[EXTRACTED INFORMATION]:

....

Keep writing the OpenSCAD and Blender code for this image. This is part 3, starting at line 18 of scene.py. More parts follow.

....

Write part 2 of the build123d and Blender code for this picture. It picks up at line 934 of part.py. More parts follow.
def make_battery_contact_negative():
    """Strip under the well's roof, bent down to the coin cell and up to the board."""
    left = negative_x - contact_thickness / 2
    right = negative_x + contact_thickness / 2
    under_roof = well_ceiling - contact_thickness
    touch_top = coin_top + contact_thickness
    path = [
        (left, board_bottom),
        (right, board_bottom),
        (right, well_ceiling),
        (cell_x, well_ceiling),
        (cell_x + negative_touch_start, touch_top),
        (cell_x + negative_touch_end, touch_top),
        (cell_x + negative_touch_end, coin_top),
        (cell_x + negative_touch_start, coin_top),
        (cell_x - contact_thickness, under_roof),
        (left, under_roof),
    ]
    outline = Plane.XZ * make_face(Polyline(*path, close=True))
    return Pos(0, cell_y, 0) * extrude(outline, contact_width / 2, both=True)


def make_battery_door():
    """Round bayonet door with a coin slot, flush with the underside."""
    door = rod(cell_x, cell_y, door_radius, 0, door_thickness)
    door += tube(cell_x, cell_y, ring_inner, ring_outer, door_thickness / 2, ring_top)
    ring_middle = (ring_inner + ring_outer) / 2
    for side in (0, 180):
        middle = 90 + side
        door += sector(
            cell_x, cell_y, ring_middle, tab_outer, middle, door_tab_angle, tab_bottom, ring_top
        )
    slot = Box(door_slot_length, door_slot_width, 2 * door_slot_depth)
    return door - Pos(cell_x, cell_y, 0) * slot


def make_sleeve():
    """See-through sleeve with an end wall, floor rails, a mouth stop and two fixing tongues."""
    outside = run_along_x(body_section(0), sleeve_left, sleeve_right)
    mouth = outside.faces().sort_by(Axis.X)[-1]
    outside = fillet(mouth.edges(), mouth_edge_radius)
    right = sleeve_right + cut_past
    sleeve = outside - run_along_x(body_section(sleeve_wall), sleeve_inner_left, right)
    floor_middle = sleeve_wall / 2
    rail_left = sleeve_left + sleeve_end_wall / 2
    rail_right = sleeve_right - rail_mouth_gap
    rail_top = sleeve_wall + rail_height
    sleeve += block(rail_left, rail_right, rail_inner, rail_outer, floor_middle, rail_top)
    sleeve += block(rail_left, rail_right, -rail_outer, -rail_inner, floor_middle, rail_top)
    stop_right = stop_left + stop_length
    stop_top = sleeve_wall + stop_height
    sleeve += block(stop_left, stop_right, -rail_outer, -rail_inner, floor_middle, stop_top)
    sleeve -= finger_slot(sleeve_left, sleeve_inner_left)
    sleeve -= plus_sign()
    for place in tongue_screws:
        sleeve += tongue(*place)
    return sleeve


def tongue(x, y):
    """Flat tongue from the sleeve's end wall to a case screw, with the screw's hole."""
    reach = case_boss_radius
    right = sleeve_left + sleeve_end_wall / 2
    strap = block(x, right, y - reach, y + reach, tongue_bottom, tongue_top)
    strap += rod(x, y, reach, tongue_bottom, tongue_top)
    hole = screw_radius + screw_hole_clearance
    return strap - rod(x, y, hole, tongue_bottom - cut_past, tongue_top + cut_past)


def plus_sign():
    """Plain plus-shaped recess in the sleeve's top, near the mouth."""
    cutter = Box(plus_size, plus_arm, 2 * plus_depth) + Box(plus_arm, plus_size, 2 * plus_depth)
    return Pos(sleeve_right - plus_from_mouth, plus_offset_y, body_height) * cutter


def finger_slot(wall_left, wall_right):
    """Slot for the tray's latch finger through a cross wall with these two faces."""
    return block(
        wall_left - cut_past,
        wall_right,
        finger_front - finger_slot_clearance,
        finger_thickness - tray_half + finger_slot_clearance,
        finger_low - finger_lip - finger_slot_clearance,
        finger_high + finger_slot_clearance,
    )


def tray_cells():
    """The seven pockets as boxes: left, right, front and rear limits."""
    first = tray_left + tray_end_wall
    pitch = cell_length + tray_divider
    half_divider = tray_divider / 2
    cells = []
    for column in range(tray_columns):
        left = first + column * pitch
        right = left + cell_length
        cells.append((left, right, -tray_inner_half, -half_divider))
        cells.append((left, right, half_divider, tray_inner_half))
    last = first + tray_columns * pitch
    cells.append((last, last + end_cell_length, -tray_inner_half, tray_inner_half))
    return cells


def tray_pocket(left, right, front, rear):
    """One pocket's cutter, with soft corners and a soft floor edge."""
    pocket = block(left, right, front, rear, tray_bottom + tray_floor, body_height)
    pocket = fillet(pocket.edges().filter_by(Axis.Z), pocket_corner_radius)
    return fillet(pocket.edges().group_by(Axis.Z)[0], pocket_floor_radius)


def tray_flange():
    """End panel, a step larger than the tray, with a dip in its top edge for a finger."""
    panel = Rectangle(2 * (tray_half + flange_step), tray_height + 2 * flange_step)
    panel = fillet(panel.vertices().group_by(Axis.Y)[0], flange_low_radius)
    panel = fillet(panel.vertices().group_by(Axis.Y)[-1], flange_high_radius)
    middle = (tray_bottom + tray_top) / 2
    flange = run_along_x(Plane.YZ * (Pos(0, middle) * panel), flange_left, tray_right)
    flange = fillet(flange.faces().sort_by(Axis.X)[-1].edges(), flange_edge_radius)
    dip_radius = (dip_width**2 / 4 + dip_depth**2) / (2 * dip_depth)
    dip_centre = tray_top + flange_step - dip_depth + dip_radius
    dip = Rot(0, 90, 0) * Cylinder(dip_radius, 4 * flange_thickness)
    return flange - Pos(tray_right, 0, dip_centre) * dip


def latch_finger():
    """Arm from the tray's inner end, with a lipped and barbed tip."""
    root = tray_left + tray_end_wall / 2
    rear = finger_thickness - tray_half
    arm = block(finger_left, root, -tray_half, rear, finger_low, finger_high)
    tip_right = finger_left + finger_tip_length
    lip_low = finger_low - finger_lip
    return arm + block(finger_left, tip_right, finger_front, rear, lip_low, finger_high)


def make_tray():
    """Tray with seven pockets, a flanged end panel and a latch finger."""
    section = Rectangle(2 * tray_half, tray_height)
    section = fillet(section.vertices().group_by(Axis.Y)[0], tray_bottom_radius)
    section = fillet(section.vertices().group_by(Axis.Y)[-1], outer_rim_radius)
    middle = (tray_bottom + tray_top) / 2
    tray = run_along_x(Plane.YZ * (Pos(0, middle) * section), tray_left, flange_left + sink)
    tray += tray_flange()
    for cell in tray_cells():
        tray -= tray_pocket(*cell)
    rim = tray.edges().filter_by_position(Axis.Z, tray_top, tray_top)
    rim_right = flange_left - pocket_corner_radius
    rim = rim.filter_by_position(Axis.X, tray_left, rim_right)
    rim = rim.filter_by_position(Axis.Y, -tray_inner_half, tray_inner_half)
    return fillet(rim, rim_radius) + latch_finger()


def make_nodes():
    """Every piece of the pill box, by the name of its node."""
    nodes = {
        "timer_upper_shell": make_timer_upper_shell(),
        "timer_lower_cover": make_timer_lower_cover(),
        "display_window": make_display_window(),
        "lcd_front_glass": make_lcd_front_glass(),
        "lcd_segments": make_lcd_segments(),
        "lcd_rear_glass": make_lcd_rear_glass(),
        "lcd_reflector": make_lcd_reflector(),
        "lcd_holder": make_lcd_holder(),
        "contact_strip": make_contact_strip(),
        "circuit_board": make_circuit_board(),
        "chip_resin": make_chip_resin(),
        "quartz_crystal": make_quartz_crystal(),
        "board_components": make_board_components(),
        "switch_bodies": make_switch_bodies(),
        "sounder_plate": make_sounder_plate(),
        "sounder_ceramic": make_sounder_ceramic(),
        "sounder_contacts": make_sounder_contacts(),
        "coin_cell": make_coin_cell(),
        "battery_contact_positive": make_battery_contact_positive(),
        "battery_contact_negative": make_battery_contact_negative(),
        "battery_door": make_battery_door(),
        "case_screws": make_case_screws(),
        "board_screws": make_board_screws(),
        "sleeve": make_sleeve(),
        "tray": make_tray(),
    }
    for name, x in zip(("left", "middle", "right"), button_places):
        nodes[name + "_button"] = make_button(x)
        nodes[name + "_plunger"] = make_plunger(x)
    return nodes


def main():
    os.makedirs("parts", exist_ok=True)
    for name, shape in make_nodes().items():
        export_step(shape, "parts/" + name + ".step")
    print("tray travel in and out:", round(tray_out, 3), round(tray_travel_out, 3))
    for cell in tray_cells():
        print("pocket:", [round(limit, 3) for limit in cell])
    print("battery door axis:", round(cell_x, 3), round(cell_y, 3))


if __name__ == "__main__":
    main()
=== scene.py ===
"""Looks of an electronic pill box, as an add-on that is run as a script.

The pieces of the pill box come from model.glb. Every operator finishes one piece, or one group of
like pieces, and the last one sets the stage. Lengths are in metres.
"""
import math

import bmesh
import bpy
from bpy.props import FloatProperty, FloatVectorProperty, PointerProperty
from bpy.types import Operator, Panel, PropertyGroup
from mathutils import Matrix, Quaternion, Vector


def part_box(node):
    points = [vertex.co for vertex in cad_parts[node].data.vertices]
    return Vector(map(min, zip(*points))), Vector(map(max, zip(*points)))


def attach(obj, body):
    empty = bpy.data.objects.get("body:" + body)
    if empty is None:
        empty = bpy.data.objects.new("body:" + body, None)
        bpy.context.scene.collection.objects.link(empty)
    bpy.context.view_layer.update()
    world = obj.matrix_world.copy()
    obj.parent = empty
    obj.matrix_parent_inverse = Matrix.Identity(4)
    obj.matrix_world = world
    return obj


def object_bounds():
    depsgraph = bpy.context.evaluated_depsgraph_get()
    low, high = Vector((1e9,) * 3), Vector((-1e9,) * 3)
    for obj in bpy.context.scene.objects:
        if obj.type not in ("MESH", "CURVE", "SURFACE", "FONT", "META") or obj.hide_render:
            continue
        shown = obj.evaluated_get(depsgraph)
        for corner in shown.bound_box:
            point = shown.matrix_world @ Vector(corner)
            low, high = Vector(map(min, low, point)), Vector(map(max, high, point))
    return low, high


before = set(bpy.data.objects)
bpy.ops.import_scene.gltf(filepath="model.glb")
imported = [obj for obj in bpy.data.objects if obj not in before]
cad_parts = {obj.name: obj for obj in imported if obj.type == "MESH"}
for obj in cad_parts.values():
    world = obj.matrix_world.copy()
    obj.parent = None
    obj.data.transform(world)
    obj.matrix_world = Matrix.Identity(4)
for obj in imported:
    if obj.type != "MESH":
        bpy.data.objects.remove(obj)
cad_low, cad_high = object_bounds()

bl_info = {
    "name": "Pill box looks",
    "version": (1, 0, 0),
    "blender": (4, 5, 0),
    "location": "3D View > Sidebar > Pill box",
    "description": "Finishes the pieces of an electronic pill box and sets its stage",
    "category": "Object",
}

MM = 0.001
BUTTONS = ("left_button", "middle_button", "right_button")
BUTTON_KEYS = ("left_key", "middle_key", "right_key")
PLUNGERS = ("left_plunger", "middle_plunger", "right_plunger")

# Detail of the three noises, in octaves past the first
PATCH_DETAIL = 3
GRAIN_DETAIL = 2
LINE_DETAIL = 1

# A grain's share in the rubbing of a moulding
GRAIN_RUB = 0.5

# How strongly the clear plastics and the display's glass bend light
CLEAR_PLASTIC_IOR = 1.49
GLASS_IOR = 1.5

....

[EXERCISE DETAILS]: Begin with the line containing "points = [vertex.co", end with the line containing "depsgraph = bpy.context.evaluated_depsgraph_get()", and transcribe exactly every line in that span, with nothing added.

[ANSWER TO THE TASK]:
    points = [vertex.co for vertex in cad_parts[node].data.vertices]
    return Vector(map(min, zip(*points))), Vector(map(max, zip(*points)))


def attach(obj, body):
    empty = bpy.data.objects.get("body:" + body)
    if empty is None:
        empty = bpy.data.objects.new("body:" + body, None)
        bpy.context.scene.collection.objects.link(empty)
    bpy.context.view_layer.update()
    world = obj.matrix_world.copy()
    obj.parent = empty
    obj.matrix_parent_inverse = Matrix.Identity(4)
    obj.matrix_world = world
    return obj


def object_bounds():
    depsgraph = bpy.context.evaluated_depsgraph_get()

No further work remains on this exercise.